**What you will do:** Up to and including the line with "hexagon faces -Y.", reproduce the listing below exactly, beginning at its first line.

**Provided data:**
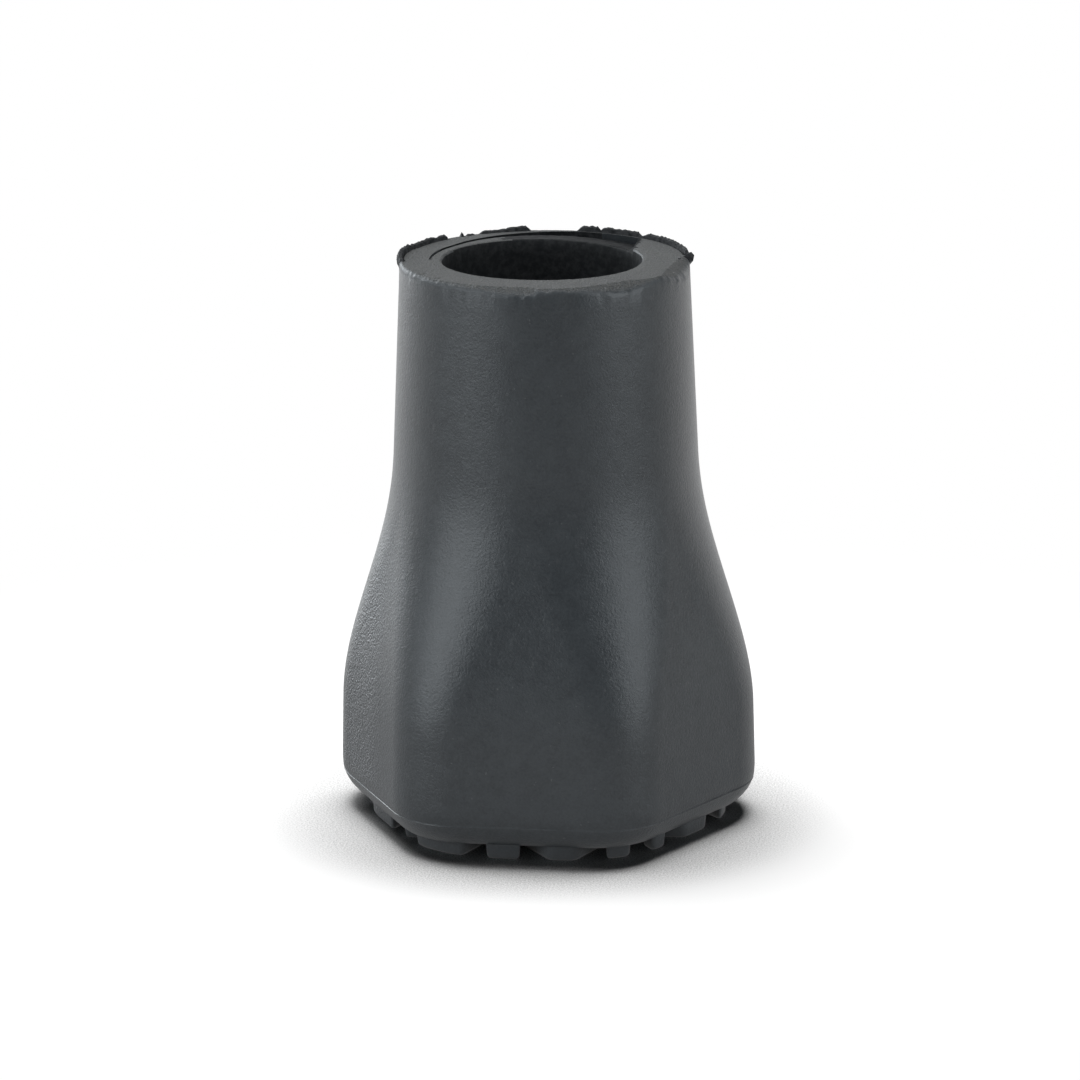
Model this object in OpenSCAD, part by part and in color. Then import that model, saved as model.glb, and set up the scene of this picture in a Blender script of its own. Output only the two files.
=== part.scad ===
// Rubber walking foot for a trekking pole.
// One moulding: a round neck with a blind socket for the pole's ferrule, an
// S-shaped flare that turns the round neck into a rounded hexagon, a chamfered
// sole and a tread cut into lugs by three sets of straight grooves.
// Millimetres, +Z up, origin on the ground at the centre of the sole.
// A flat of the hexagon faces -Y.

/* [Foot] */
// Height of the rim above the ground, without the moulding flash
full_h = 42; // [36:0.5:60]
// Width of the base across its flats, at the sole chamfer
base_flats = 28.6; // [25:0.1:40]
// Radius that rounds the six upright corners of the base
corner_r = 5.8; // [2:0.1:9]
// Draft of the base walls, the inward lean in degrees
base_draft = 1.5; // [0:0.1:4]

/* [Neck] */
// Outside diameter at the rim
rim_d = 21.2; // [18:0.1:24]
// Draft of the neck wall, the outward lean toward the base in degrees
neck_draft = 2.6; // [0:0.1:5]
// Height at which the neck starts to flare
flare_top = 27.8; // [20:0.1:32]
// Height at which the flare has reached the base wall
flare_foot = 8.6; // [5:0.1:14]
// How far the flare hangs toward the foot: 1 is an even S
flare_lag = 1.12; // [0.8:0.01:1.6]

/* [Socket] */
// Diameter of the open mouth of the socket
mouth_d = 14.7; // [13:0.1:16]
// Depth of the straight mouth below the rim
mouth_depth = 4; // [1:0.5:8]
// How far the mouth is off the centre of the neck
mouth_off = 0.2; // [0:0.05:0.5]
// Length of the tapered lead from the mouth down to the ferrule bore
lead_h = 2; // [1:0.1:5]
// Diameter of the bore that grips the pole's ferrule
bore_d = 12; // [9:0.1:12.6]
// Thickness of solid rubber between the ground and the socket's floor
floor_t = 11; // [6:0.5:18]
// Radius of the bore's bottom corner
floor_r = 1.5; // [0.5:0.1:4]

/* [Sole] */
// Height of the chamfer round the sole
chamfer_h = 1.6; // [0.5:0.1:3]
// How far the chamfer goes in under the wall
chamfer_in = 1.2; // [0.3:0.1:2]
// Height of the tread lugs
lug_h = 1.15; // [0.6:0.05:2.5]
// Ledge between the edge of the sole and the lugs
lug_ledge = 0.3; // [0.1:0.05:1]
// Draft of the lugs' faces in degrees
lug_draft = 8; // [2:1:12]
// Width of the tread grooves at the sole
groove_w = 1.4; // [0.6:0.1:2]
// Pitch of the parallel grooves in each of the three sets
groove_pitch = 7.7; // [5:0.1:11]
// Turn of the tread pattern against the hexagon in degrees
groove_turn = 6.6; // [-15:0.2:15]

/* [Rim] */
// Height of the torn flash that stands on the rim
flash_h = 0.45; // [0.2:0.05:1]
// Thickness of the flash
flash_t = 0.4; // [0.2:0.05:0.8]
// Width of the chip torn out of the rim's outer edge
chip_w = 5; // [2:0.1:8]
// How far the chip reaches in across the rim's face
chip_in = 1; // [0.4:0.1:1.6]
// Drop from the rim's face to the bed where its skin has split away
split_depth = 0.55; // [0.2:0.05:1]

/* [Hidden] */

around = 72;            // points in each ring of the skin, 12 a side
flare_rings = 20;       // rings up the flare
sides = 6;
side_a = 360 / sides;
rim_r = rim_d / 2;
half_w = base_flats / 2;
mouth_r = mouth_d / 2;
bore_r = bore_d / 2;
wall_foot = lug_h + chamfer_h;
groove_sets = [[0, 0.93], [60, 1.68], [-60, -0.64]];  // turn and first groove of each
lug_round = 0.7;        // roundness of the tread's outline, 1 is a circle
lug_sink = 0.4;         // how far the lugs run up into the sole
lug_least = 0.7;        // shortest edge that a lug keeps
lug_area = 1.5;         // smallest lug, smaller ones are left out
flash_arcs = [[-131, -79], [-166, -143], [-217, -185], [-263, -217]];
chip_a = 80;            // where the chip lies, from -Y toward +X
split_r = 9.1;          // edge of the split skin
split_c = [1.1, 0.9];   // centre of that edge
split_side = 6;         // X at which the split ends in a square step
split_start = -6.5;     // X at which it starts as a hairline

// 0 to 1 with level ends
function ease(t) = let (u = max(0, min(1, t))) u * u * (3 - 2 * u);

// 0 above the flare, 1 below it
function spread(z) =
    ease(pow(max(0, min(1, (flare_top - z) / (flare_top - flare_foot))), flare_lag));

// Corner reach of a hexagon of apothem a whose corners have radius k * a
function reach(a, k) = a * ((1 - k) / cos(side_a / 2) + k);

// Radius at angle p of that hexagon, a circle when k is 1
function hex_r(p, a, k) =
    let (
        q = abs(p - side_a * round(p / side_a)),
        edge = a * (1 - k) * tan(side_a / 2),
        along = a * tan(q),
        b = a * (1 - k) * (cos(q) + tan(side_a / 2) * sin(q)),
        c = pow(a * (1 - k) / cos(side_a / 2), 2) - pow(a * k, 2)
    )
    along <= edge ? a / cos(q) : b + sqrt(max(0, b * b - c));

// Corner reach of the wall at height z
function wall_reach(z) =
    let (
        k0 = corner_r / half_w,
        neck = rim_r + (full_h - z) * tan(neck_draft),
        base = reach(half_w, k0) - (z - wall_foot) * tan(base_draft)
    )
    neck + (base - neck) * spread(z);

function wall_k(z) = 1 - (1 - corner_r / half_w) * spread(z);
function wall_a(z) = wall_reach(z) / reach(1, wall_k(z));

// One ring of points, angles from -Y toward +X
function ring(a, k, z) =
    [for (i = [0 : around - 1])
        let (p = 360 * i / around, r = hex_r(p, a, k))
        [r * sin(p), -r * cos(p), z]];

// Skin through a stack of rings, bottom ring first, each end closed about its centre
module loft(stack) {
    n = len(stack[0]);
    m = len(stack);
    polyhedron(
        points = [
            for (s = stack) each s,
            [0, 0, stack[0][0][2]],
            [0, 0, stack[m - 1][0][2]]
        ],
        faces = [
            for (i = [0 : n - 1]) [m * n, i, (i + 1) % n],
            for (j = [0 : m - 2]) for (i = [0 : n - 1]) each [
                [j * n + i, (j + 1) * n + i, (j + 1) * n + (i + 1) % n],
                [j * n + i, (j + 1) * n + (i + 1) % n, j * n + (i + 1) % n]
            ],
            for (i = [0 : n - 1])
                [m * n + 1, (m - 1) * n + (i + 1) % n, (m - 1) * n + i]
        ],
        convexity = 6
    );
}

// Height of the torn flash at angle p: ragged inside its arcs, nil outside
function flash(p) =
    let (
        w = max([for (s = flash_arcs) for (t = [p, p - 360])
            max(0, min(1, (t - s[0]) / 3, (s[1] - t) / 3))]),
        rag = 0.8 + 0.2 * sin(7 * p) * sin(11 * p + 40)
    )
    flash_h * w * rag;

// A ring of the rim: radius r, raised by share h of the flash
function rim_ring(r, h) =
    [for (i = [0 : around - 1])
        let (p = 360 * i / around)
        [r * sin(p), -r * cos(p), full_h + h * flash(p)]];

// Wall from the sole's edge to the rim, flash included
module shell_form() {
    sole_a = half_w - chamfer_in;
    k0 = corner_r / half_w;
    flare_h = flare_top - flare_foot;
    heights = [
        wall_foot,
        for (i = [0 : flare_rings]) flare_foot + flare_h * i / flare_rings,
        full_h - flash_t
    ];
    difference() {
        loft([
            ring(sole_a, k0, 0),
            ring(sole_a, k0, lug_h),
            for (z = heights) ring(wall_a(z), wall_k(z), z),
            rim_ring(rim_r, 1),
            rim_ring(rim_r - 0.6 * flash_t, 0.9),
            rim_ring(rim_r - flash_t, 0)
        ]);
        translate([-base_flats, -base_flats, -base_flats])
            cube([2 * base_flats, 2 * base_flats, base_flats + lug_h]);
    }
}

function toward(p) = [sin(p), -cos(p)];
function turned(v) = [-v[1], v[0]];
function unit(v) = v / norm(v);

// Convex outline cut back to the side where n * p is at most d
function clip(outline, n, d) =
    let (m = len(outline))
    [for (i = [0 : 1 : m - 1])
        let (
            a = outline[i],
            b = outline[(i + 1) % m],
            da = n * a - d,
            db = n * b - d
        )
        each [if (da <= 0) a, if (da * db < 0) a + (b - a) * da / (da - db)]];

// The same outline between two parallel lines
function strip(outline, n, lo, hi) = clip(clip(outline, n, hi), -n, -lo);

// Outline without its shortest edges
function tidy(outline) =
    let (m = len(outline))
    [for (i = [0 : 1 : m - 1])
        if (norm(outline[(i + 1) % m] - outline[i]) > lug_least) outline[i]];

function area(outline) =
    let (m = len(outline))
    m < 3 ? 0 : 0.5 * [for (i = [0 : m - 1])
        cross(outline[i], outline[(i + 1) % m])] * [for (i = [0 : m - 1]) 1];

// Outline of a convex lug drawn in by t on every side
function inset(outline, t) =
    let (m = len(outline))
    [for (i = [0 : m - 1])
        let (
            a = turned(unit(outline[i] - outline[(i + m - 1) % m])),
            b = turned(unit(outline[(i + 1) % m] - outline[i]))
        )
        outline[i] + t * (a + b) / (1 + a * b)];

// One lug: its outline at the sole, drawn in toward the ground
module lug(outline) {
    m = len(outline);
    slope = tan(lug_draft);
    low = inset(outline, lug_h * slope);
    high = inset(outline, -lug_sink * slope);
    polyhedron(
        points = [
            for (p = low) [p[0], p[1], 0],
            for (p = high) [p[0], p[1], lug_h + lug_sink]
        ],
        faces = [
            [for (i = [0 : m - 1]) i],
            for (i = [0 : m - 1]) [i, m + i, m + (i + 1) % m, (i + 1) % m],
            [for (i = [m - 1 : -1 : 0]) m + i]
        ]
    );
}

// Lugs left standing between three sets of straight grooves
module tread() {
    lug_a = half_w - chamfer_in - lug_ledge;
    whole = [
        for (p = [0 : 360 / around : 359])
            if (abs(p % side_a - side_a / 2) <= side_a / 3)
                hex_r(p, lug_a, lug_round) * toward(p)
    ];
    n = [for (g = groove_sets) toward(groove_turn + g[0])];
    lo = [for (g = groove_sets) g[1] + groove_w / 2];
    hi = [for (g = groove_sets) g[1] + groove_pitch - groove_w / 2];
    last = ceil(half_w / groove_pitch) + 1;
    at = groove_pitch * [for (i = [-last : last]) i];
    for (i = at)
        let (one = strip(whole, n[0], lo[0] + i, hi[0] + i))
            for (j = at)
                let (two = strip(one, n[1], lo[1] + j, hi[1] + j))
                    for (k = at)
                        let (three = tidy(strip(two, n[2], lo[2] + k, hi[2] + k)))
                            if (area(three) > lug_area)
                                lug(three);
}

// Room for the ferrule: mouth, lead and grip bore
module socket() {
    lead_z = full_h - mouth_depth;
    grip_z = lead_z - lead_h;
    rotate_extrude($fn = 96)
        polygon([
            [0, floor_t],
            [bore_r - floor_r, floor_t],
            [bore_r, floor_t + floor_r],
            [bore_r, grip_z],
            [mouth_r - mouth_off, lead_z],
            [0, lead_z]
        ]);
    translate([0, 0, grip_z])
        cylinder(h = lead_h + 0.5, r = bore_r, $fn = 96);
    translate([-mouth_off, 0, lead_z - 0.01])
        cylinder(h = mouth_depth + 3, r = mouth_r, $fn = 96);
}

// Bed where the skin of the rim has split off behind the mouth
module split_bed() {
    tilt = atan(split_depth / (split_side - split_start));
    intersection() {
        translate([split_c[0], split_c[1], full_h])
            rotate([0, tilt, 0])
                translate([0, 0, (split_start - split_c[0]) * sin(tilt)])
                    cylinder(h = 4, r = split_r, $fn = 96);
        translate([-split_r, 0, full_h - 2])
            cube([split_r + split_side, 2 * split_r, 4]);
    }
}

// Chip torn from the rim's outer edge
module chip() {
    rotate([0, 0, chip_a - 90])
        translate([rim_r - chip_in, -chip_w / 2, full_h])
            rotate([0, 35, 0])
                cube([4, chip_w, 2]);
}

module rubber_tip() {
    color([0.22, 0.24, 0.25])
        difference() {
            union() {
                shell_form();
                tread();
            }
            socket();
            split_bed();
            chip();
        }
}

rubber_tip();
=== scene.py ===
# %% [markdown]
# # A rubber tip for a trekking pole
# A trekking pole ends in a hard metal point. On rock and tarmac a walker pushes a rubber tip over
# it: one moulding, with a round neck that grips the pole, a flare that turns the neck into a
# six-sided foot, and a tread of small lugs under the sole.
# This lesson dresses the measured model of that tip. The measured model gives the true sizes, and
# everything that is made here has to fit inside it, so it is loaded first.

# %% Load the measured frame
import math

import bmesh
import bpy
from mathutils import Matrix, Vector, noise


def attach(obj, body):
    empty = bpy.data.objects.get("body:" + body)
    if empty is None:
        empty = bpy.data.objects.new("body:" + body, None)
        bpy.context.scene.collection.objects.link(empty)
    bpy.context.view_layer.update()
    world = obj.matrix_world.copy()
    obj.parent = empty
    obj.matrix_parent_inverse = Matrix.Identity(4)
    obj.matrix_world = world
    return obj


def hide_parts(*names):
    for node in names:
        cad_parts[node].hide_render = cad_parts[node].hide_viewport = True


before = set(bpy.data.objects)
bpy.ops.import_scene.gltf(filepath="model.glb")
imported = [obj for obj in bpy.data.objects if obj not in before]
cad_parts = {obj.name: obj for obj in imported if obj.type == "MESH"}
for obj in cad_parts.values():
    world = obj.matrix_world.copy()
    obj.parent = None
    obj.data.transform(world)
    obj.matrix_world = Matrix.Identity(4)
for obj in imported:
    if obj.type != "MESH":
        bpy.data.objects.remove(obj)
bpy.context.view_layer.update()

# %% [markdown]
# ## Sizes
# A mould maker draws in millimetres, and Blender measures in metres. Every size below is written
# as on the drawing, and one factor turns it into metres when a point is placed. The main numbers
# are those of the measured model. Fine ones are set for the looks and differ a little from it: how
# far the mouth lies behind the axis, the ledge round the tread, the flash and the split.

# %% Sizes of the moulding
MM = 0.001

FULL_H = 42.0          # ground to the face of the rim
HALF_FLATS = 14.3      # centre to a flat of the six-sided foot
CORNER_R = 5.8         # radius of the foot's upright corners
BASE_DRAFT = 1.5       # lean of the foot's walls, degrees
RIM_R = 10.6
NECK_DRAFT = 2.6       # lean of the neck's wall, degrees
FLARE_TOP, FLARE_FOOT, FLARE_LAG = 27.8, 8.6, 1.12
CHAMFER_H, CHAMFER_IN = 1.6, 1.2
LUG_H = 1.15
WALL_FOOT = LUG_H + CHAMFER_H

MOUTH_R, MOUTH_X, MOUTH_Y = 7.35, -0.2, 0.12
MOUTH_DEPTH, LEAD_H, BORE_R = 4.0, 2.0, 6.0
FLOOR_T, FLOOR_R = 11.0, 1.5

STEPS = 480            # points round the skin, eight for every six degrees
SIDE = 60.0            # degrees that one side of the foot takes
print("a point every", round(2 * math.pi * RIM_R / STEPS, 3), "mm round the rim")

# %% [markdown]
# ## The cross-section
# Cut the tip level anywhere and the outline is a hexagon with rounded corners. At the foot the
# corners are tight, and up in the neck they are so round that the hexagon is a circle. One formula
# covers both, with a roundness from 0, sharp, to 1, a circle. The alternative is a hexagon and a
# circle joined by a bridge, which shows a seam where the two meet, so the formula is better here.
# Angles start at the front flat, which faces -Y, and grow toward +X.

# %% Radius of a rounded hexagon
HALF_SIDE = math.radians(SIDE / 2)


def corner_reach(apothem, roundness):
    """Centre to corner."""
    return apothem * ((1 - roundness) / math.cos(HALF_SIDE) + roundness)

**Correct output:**
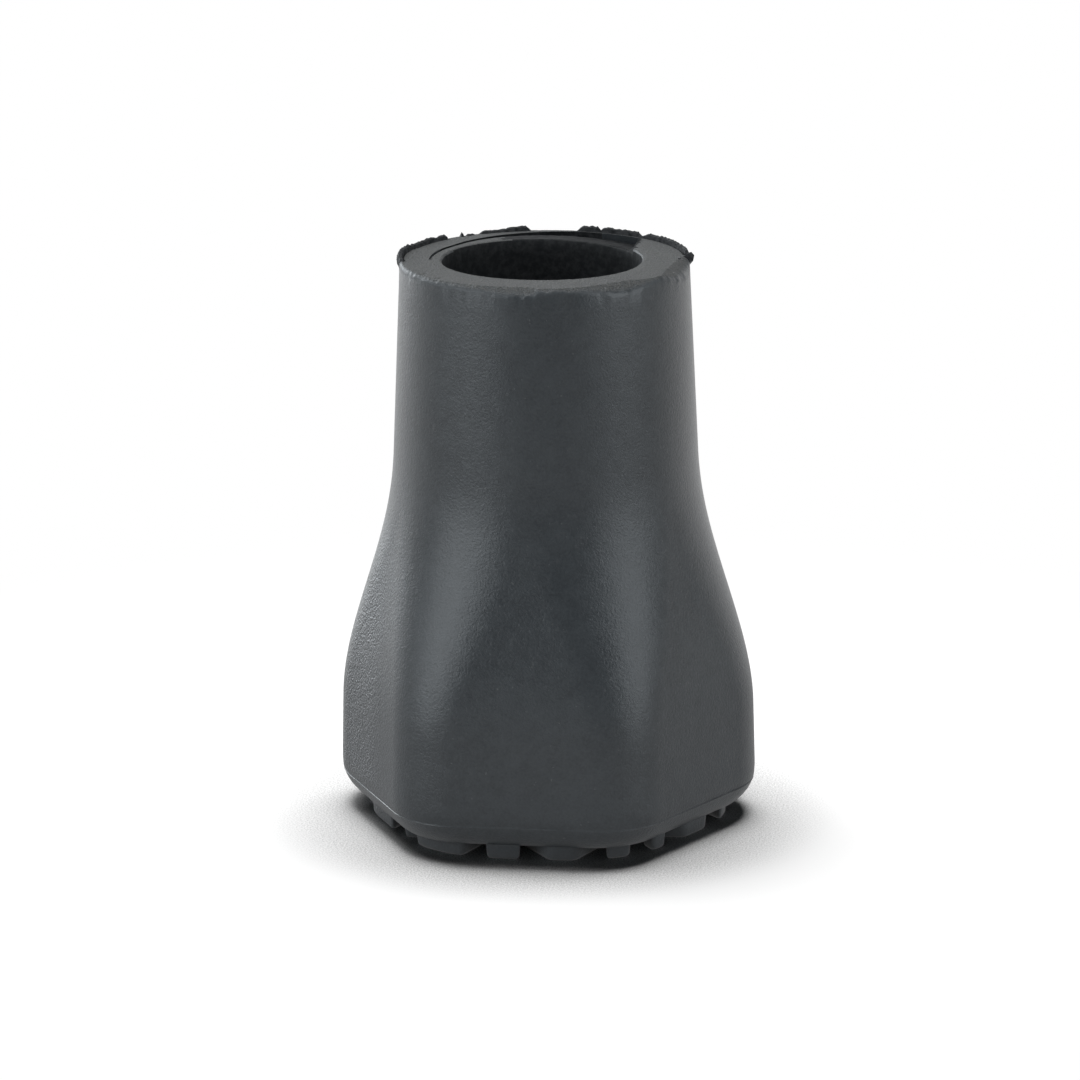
Model this object in OpenSCAD, part by part and in color. Then import that model, saved as model.glb, and set up the scene of this picture in a Blender script of its own. Output only the two files.
=== part.scad ===
// Rubber walking foot for a trekking pole.
// One moulding: a round neck with a blind socket for the pole's ferrule, an
// S-shaped flare that turns the round neck into a rounded hexagon, a chamfered
// sole and a tread cut into lugs by three sets of straight grooves.
// Millimetres, +Z up, origin on the ground at the centre of the sole.
// A flat of the hexagon faces -Y.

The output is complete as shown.